I regret that writers who are women, and books with women characters, are still, still (!) relegated to a lesser subgroup by critics and readers and publishers. I especially regret it when I see so many talented young female writers in my classes writing more and more from a male point of view for fear of writing “chick lit.” It’s a good subject for discussion, even for outrage – don’t even get me started on how many female characters in fiction are only interesting when raped and/or murdered . . . But it’s not something I can take into consideration in any way when doing my own work.


STH: Your novels, excepting Child of My Heart, are discontinuous narrations. The story darts back and forth in time, yanking the rug out from under the readers. Why do you choose that structure?

AM: Again, story dictates. Character dictates. I love the puzzle of discovering the right structure for a story – it’s as close as a novelist gets to the playwright’s craft – but I’m not sure I ever simply choose a structure.


STH: I sense, in your careful prose, the attempt to get at possibility of truth
by not telling it. The New York Times called your style “corseted.” The power is
in containment, in what isn’t said, is that right?

AM: Our language is limited. It can’t always contain the depth and complexity of our experience, our emotions, the things we yearn for. And more often than not, our attempt to put these things into words results in a diminishment of the intensity of our feelings or beliefs or hopes. In her wonderful story “The Blank Page,” Isak Dinesen says that where the storyteller is true to the story, the silence at the end of the story will speak.


STH: In your writing’s repetition, the circling, the sound of your language, I hear the Latin Mass, yes?

AM: No doubt. I sometimes reassure my students who fear that their fiction will appear to be autobiographical, that all writing is autobiographical since all of us learn our first language through experience. My “experience” of learning English was very much shaped by the language of the Mass, the gospels, and of Catholic prayer – which was my first poetry.


STH: Your work has been compared to that of F. Scott Fitzgerald, Alice Munro, James Joyce – pretty good company. What literary influences do you count?

AM: I hope it’s an ever-expanding list, but for early influence there is, of course, the English major triumvirate of Faulkner, Fitzgerald and Hemingway. With a good dose of Henry James. But Nabokov and Virginia Woolf keep me at this game.

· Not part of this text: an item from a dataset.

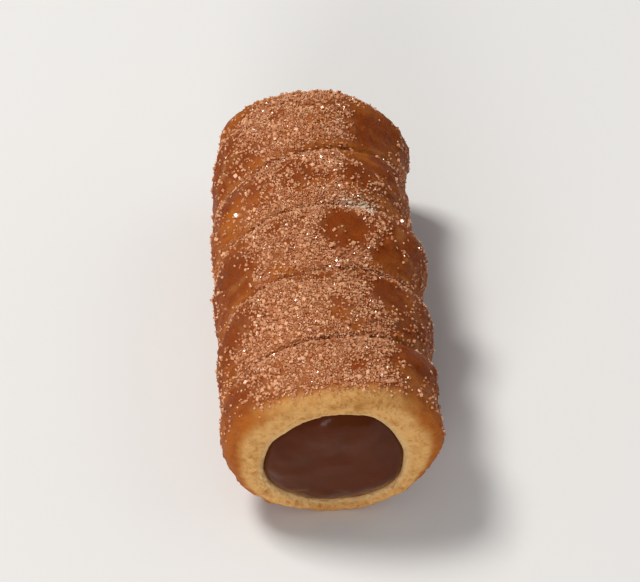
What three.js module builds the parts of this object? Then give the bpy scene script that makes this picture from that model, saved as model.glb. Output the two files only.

STH: After winning the National Book Award, how do you keep writing without worrying about topping that achievement?

AM: You don’t have to be terribly astute to understand how arbitrary such awards are. While the experience of getting one is delightful, it’s not so much an achievement as a confluence of favorable circumstances, all of which are beyond your control. I have enough to worry about regarding the things that are in my control (ie, my sentences).

The attention such awards can bring to books is wonderful, I know, but my sympathies are always with the good books that remain in what Updike referred to – on the evening I got mine -- as “the outer darkness of the un-nominated.” I won’t deny that this has something to do with my having been a Pulitzer finalist three times now . . . never a bride.


STH: As a teacher of creative writing, what do you see your students writing? And does teaching impede or expand your writing?

AM: The range of student writing I see undermines the whole notion of a “workshop” story as far as I’m concerned. There is the trend I mentioned above, young woman writers feeling obliged to write in the voices of men in order to be considered literary, but even that trend does not take anything away from the scope and the ambition of the work I see.

There is nothing more encouraging to me than to see intelligent, hard-working, multi-talented young writers struggling not to write best-sellers or movie blockbusters, but to add to the great trove of literature their own vision of what it is to be human. Teaching neither impedes or expands my writing as far as I’m concerned. It’s one of the perks of this profession.


STH: I’ve heard you are superstitious and don’t like to talk about your upcoming work, but when might we see another novel?

AM: Not so much superstitious as in a constant state of revising and rewriting. Whatever I might tell you today might not be true tomorrow.